Kent merkezine yaklaşık 20 kilometre mesafedeki Dumlu Mahallesi'nde konuşlu 247'nci Alay Komutanlığı'nda 7 Aralık 1966'da yangın çıktı. Yangında 65 asker şehit oldu. Şehitler, olayın 58'inci yıl dönümünde mahalledeki şehitlikte düzenlenen törenle anıldı.
Aile ve Sosyal Hizmetler Müdürlüğü tarafından düzenlenen törene Erzurum protokolünün yanı sıra 58 yıl önceki felaketten yaralı olarak kurtulan Ankaralı Şafak Uluyılmaz ile şehit askerlerin yakınları katıldı. Kur'an-ı Kerim okunan programda, şehit askerler için dua edildi.
58 YIL ÖNCE YAŞANAN ACI
Törene Ankara'dan gelen 2 çocuk babası Şafak Uluyılmaz, şehit arkadaşlarının mezarını ziyaret ederek çiçek bırakıp dua etti. 247'nci Piyade Alayında Karargah Bölüğü askeri olduğunu ifade eden Uluyılmaz, felaketin gece eğitim sonrası yaşandığını anlattı. Sönen sobanın yakılması için getirilen benzin bidonunun patlamasıyla yangının çıktığını ifade eden Uluyılmaz, "Sobanın birisi sönmüş. Onbaşı nöbetçileri dağıtırken koğuş görevlisinden sobayı yakmasını istemiş. Geri geldiğinde sobanın yanmadığını gören onbaşı, görevliden benzin getirmesini istiyor.
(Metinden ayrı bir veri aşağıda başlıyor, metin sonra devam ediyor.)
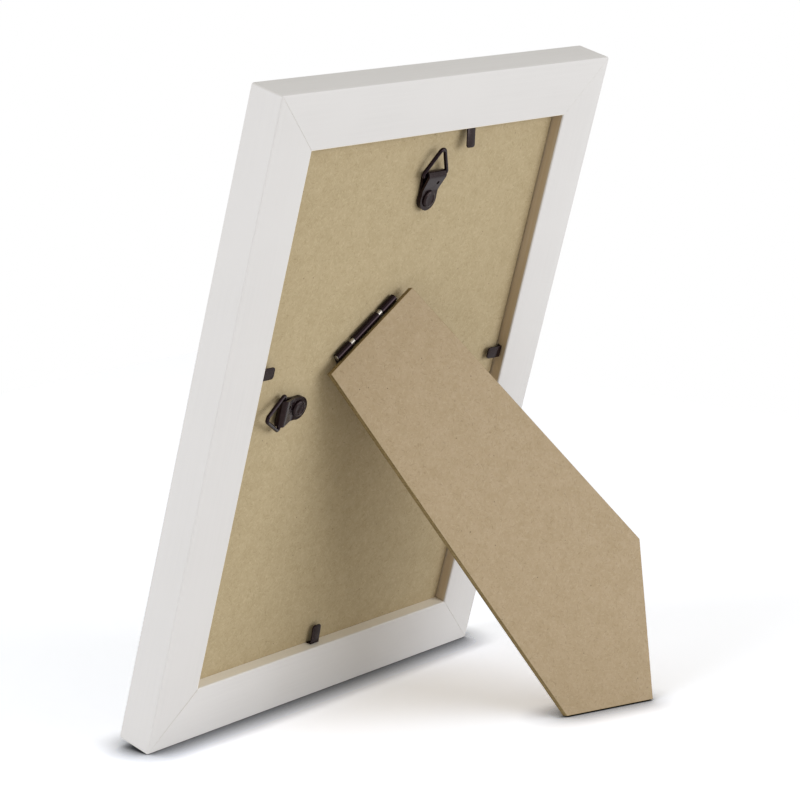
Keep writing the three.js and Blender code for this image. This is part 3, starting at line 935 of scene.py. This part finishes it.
@dataclass(frozen=True)
class BendingTab:
    """A tab of sheet steel that comes out of a rail and folds over the board.

    It is drawn as its rail is. The root turns up along the wall of the rebate, and the blade turns
    about the fold at the top of it.
    """

    rails: Rails
    side: Side
    width: float = 4.7
    thickness: float = 0.5
    length: float = 7.6
    tip_radius: float = 1.2
    sunk: float = 0.6           # how far the root reaches into the wall
    touch: float = 0.02         # gap between the root and the blade
    bend_radius: float = 0.45   # middle of the sheet where the root turns up
    corner: float = 0.08
    steps: int = 8
    dome_end: float = 84.0      # degrees round the dome at which it ends flat
    tip_share: float = 0.7      # what is left of the thickness at the very tip

    def build(self, steel: Material) -> None:
        """Builds, dresses and places the root and the blade.

        Args:
            steel: Their finish.
        """
        word = self.side.word
        along = self.rails.place(self.side)
        fold = Place(joint_point(f"{word}_tab_bend"), along.axes)
        wall = self.rails.rail_width - along.drawn(fold.origin)[1]
        fit(self.root(fold, wall), f"{word}_tab_root", "frame", steel)
        fit(self.blade(fold), f"{word}_tab_blade", f"{word}_tab", steel)

    def root(self, fold: Place, wall: float) -> Piece:
        """Makes the root: out of the wall, round a bend and up to the fold, with a domed end.

        On the dome the strip's middle and half thickness follow the sine and cosine of a turn, so
        that the blade has room to swing over it.

        Args:
            fold: The drawing whose x is the fold.
            wall: Where the rebate's wall lies in it, on y.

        Returns:
            The root.
        """
        half = self.thickness / 2
        top = -half - self.touch
        low, _ = span(fold, f"{self.side.word}_tab_root")
        foot = low[2] + half
        start = wall - self.sunk
        r = self.bend_radius
        dome = np.radians(np.linspace(0, self.dome_end, self.steps + 1))
        path = np.concatenate((
            np.array(((start, foot), (start / 2 - r / 2, foot))),
            arc((-r, foot + r), r, -90, 0, self.steps),
            np.column_stack((np.zeros_like(dome), top - half + half * np.sin(dome))),
        ))
        thick = np.concatenate((np.full(len(path) - len(dome), half), half * np.cos(dome)))
        wide = np.full(len(path), self.width / 2)
        return strip_piece(f"{self.side.word}_tab_strip", path, wide, thick, self.corner, fold)

    def blade(self, fold: Place) -> Piece:
        """Makes the blade: a round bead on the fold, and a flat tongue with a rounded tip.

        Along the bead, y and the half thickness are the half thickness times minus the cosine and the
        sine of a turn. Round the tip, y and the half width grow and shrink by the tip's radius times the
        sine and the cosine of a turn.

        Args:
            fold: The drawing whose x is the fold.

        Returns:
            The blade.
        """
        half = self.thickness / 2
        r = self.tip_radius
        tip = np.radians(np.linspace(0, 90, self.steps + 1))
        bead = tip[1:]
        y = np.concatenate((-half * np.cos(bead), self.length - r + r * np.sin(tip)))
        narrow = self.width / 2 - r + r * np.cos(tip)
        wide = np.concatenate((np.full(len(bead), self.width / 2), narrow))
        flat = np.full(len(bead), half)
        thick = np.concatenate((half * np.sin(bead), flat, (half * self.tip_share,)))
        path = np.column_stack((y, np.zeros_like(y)))
        lying = fold.turned(Axis.X, tilt(fold, f"{self.side.word}_tab_blade", half))
        return strip_piece(f"{self.side.word}_tab_tongue", path, wide, thick, self.corner, lying)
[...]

Garajdaki ambulanstan çanta bidonla benzin getiriyorlar.
65 KİŞİ YANARAK ÖLDÜ
Çanta bidonla benzini dökmek zor geliyor. Bu kez 2 kiloluk küçük kutu almaya giderken koğuşa daha önce getirilen benzin bidonu patlıyor. Görevli kutuyu fırlatıp ön tarafa koşuyor. Bakıyor ki alev var, bir daha da girmiyor. Biz koğuşta kıdem sırasına göre yatıyoruz. Ben alt tarafta yatıyordum. Üst ranzaya çıktığımda pencerenin önünde 5-6 kişi vardı. Sıramı bekledim de mi çıktım, aradan daldım da mı çıktım bilmiyorum.
İskenderunlu arkadaş pencereden tepeüstü düşüyordu. Ben de onun üzerine düştüğümü iyi biliyorum, ensesine bastım. Benden sonra birkaç kişi daha çıktı. Sağa sola koşuyoruz öyle atlet, külot. 20-30 metre ilerimizde bir dere var. Kovayla oradan su getiriyoruz, atıyoruz. İşte askeriz, yangın sistemini bilmiyoruz." diye konuştu.
ERMENİ ASILLI ASKER İÇİN TÖREN YAPILDI
Yangında çok sayıda arkadaşını kaybettiğini anlatan Şafak Uluyılmaz, şunları söyledi: "Asker arkadaşı başka oluyor, unutulmuyor. Açsın, toksun, berabersin. Beraber nöbet tutmuş, beraber eğitim yapmışsın. 27 kişi hastaneye gitti. O 27 kişiden 2 kişi daha hastanede vefat etti. Yeni çavuş olan Gümüşhaneli bir asker aklını oynattı diyorlardı. Erzincan'a hastaneye gönderdiler. Yangından 3-4 gün sonra ben alay komutanına şoför oldum. Komutana kapıya selama yetişemiyordum. Ayağımdaki yara sebebiyle topallıyordum. Komutan diyordu ki, 'Oğlum revire bir git göster ayağını' ama ben utanıyordum. O kadar ölü var, yaralı var.
Benim onların içinde 3 parmağım kesilmiş ne önemi var.”